Um passo em falso do ex-Presidente
Desde Fevereiro que se mantém um empate na votação entre os membros eleitos e designados na Comissão da Carteira Profissional de Jornalista (CCPJ) para cooptar o futuro presidente daquela estrutura.
Enquanto os jornalistas defendem a indigitação de Luísa Meireles, actual directora da Lusa, advogada e jornalista, os representantes das empresas de comunicação social fazem outro tanto com Henrique Pires Teixeira, também advogado há muito ligado aos media, designadamente, de âmbito regional e que já presidiu àquele órgão, sem nada que se lhe aponte em seu desfavor.
Na última reunião o impasse repetiu-se, não se sabendo ainda quando voltarão as duas partes a sentar-se à mesa para chegar a um consenso, se é que haverá consenso se ambos os nomes se mantiverem.
Os jornalistas sindicais não cedem e os representantes dos operadores também não.
Foi neste contexto que, inopinadamente, o ex-Presidente da República, general Ramalho Eanes, resolveu publicar um artigo de opinião no jornal “Público”, no qual tece várias considerações sobre o estado actual dos media portugueses, preocupado com a “crise da comunicação social”, que “não é apenas uma crise no sector”, mas “uma crise que toca no amago da democracia”.
Mais adiante, defenderia no mesmo tom grave que “o jornalismo é expressão directa da cidadania esclarecida e responsável e condição necessária para o pluralismo e a liberdade”.
E foi com base nestes pressupostos que Eanes esclareceu, por fim, ao que vinha.
Afinal, tratava-se, tão somente da querela à volta do próximo presidente da CCPJ, órgão emissor da carteira profissional de jornalista, que “é bem mais que um documento administrativo.
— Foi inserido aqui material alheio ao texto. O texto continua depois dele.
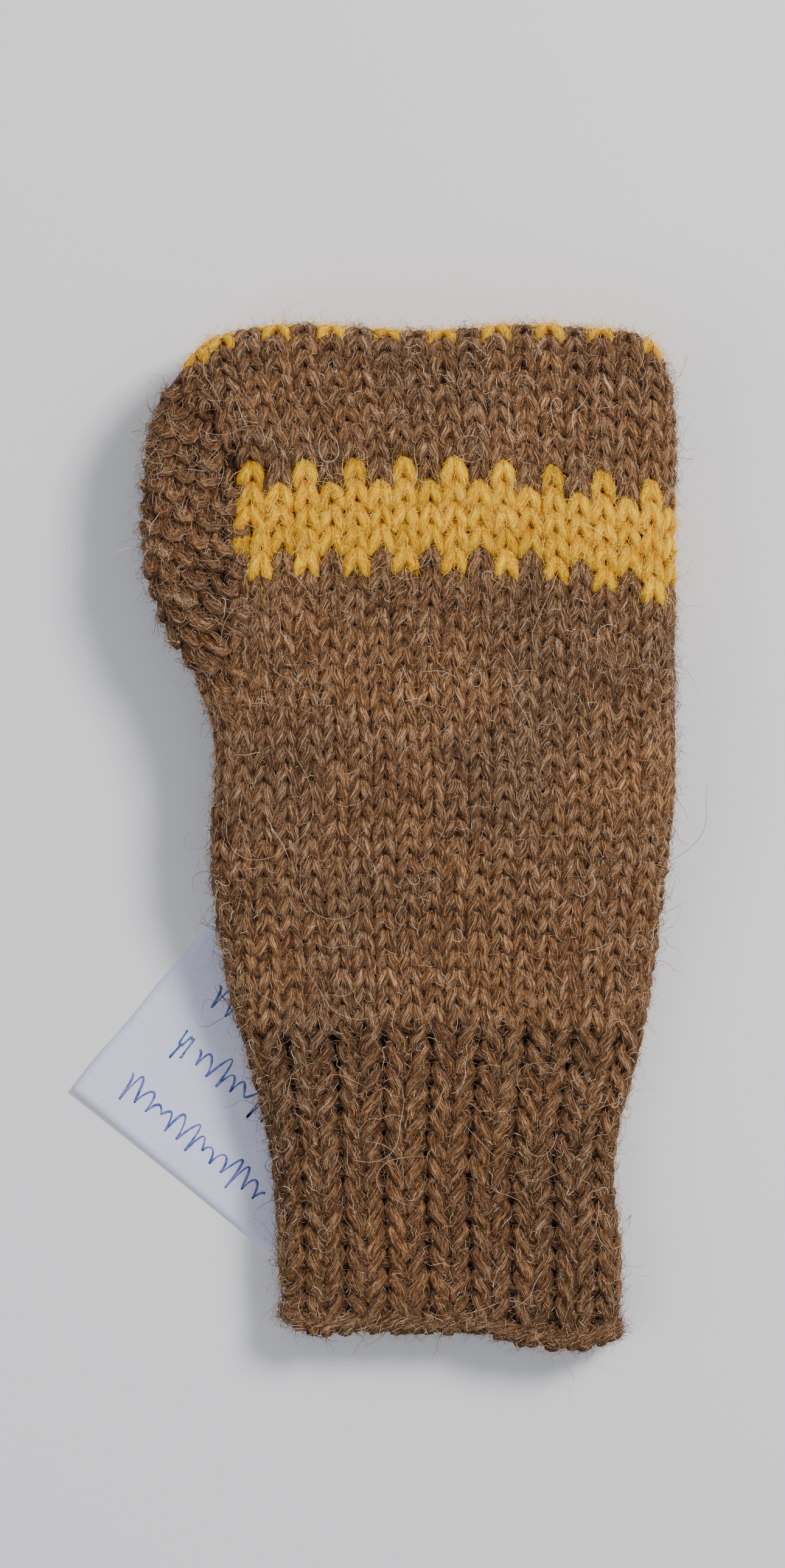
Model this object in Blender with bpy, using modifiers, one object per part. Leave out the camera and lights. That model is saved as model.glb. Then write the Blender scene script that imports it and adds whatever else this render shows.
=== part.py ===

É a certificação de uma capacidade para o exercício de uma missão pública”.
Como membro fundador da CCPJ - e aqui está a minha declaração de interesses – não posso estar mais de acordo, genericamente, com Eanes.
O problema, porém, surge logo a seguir, quando o ex-Presidente abandona a neutralidade que lhe seria exigível em tal matéria, que não lhe diz respeito, para subscrever “a proposta apresentada pelos jornalistas eleitos para a presidência da CCPJ”, ou seja, “a nomeação da Dra. Luísa Meireles”, que considerou “equilibrada e virtuosa”.
Por motivos que escapam a qualquer observador fora do eixo da CCPJ, deve ser muito importante para o Sindicato dos Jornalistas e para Luísa Meireles a insistência no seu nome. E deduz-se que os patrões dos media terão, também, as suas razões fortes para não abdicarem da sua proposta, quando se percebe serem toscos os argumentos contra Henrique Pires Teixeira, cujo currículo é respeitável e já presidiu, sem sobressaltos, à mesma Comissão.
O que espanta neste impasse é o envolvimento público de Ramalho Eanes na cooptação para o órgão responsável pela emissão da carteira profissional de jornalista, tomando partido por um dos nomes sobre a mesa, como se estivessem em causa o jornalismo e a democracia.
Recorde-se, a propósito, que, antes de a CCPJ ter sido criada, cabia ao Sindicato dos Jornalistas a emissão da carteira profissional de jornalista, um absurdo que durou tempo demais e cuja perda os sindicalistas nunca perdoaram. Talvez Ramalho Eanes já não se lembre disso… E ao apoiar uma das candidaturas, deu um “passo em falso” sem necessidade.